Dr Duckworth said while the release might not have met individual people's expectations, "to date it's pretty much what we thought might happen."

"If you're looking at a 25% to 40% reduction in rabbits, it's not easy to do that just looking over the fence. That's why you've got to allow us to undertake standardised rabbit counts, monitoring that's planned for the next few weeks and months.

"We were expecting a slow build of infection. This is a naturally spreading epidemic; we are expecting it to build more slowly and rabbits to continue to die for eight weeks or more. That's the message we tried to tell farmers, and some people have either not heard the message or they just really want it to be like it was in 1997."
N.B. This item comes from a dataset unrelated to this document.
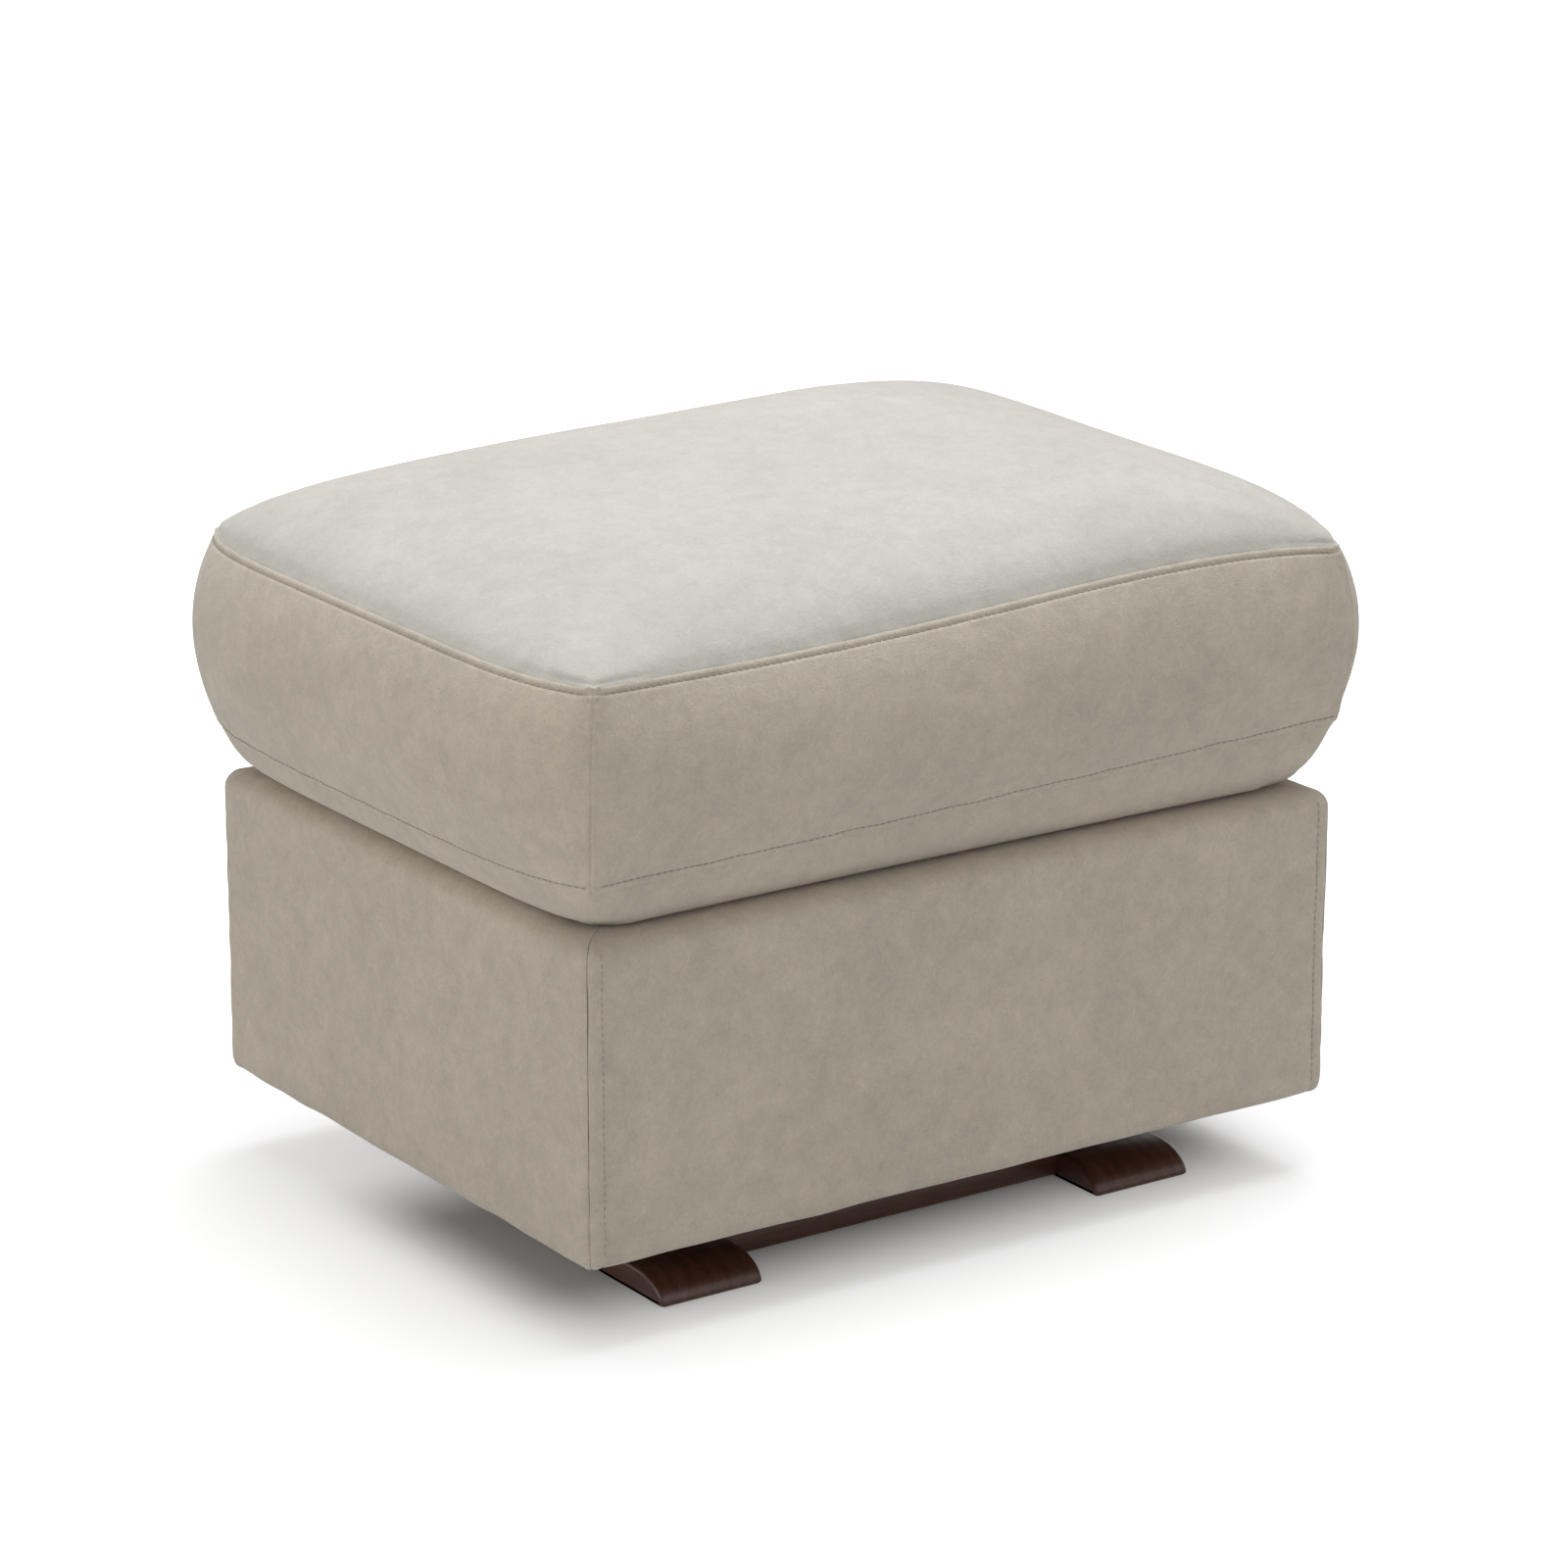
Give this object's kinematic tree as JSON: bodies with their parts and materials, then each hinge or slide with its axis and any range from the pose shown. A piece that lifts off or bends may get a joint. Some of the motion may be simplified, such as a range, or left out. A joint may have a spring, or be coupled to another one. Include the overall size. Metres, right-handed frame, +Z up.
{
  "type": "glider ottoman",
  "caption": "Gliding ottoman: an upholstered box with a loose crowned cushion, hung on swing arms so that it glides level over a low dark wooden base.",
  "frame": {"origin": "on the floor, under the middle of the ottoman", "axes": "+X along the long side, +Y to the rear, +Z up; the front is at -Y"},
  "size_m": [0.649, 0.487, 0.475],
  "materials": {
    "cushion_fabric": "matte",
    "box_fabric": "matte",
    "dark_wood": "satin",
    "beech": "matte",
    "pine": "matte",
    "plywood": "matte",
    "black_steel": "satin",
    "zinc_steel": "satin",
    "bearing_steel": "polished",
    "spring_steel": "satin",
    "rubber": "matte",
    "foam": "matte",
    "wadding": "matte",
    "deck_cloth": "matte",
    "touch_tape": "matte"
  },
  "bodies": {
    "base": {"left_runner": "dark_wood", "right_runner": "dark_wood", "front_stretcher": "dark_wood", "rear_stretcher": "dark_wood", "stretcher_dowels": "beech", "left_glide_bracket": "black_steel", "right_glide_bracket": "black_steel", "bracket_screws": "zinc_steel", "travel_stops": "rubber", "upper_pivot_bolts": "zinc_steel", "upper_spacers": "zinc_steel", "upper_pivot_washers": "zinc_steel", "upper_lock_nuts": "zinc_steel", "upper_inner_rings": "bearing_steel"},
    "front_left_swing": {"front_left_arm": "black_steel", "front_left_bearings": "bearing_steel"},
    "front_right_swing": {"front_right_arm": "black_steel", "front_right_bearings": "bearing_steel"},
    "rear_left_swing": {"rear_left_arm": "black_steel", "rear_left_bearings": "bearing_steel"},
    "rear_right_swing": {"rear_right_arm": "black_steel", "rear_right_bearings": "bearing_steel"},
    "seat": {"left_glide_rail": "pine", "right_glide_rail": "pine", "rail_screws": "zinc_steel", "lower_pivot_bolts": "zinc_steel", "lower_spacers": "zinc_steel", "lower_pivot_washers": "zinc_steel", "lower_lock_nuts": "zinc_steel", "lower_inner_rings": "bearing_steel", "front_board": "plywood", "rear_board": "plywood", "left_board": "plywood", "right_board": "plywood", "corner_blocks": "pine", "deck_springs": "spring_steel", "spring_clips": "zinc_steel", "deck_pad": "foam", "deck_sheet": "deck_cloth", "front_padding": "wadding", "rear_padding": "wadding", "left_padding": "wadding", "right_padding": "wadding", "front_cover": "box_fabric", "rear_cover": "box_fabric", "left_cover": "box_fabric", "right_cover": "box_fabric", "cover_staples": "zinc_steel", "deck_loop_strips": "touch_tape", "cushion_hook_strips": "touch_tape", "cushion_foam": "foam", "cushion_wrap": "wadding", "cushion_top_panel": "cushion_fabric", "cushion_front_band": "cushion_fabric", "cushion_rear_band": "cushion_fabric", "cushion_left_band": "cushion_fabric", "cushion_right_band": "cushion_fabric", "cushion_underside": "cushion_fabric"}
  },
  "joints": [
    {"name": "glide", "type": "hinge", "parent": "base", "child": "front_left_swing", "pos_m": [-0.1505, -0.095, 0.205], "axis": [1, 0, 0], "range_deg": [-25, 25]},
    {"name": "front_right_pivot", "type": "hinge", "parent": "base", "child": "front_right_swing", "pos_m": [0.1505, -0.095, 0.205], "axis": [1, 0, 0], "range_deg": [-25, 25]},
    {"name": "rear_left_pivot", "type": "hinge", "parent": "base", "child": "rear_left_swing", "pos_m": [-0.1505, 0.095, 0.205], "axis": [1, 0, 0], "range_deg": [-25, 25]},
    {"name": "rear_right_pivot", "type": "hinge", "parent": "base", "child": "rear_right_swing", "pos_m": [0.1505, 0.095, 0.205], "axis": [1, 0, 0], "range_deg": [-25, 25]},
    {"name": "seat_pivot", "type": "hinge", "parent": "front_left_swing", "child": "seat", "pos_m": [-0.1505, -0.095, 0.085], "axis": [1, 0, 0], "range_deg": [-25, 25]}
  ],
  "couplings": [
    {"joint": "front_right_pivot", "follows": "glide", "ratio": 1},
    {"joint": "rear_left_pivot", "follows": "glide", "ratio": 1},
    {"joint": "rear_right_pivot", "follows": "glide", "ratio": 1},
    {"joint": "seat_pivot", "follows": "glide", "ratio": -1}
  ]
}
The Ministry for Primary Industries gave permission to a national rabbit co-ordination group to import the virus in late February, and the council, a member of the group, released the virus from mid-March, at 100 sites across Otago.

Environment Canterbury chief operating officer Nadeine Dommisse said the results in Canterbury appeared to be variable, though the field work for the "detailed post-release study" in Canterbury was not due to begin until the weekend.

Reports from farmers in the Mackenzie Basin were of low numbers of dead rabbits, but the council's Mid Canterbury contractor had reported high numbers of rabbit deaths, Ms Dommisse said.

Dr Duckworth said K5 was imported in order to overcome a benign strain of the virus present in the wild rabbit population which made rabbits immune to the original strain of RHDV1, which was illegally imported in 1997.

It was believed 25% to 40% of rabbits would be susceptible to K5, although the new strain "doesn't kill as well overall," she said.

Landcare Research was working with the council to determine the factors that allowed the virus to work well, but the data it was collecting would not paint a complete picture until August.

Otago Regional Council environmental monitoring and operations director Scott MacLean said there were no plans to import RHDV2.

"Our key messaging is, and has been consistently, that the K5 virus was never going to be a silver bullet and that primary rabbit management needs to be carried out by farmers and other landowners in order to keep rabbit numbers down," he said.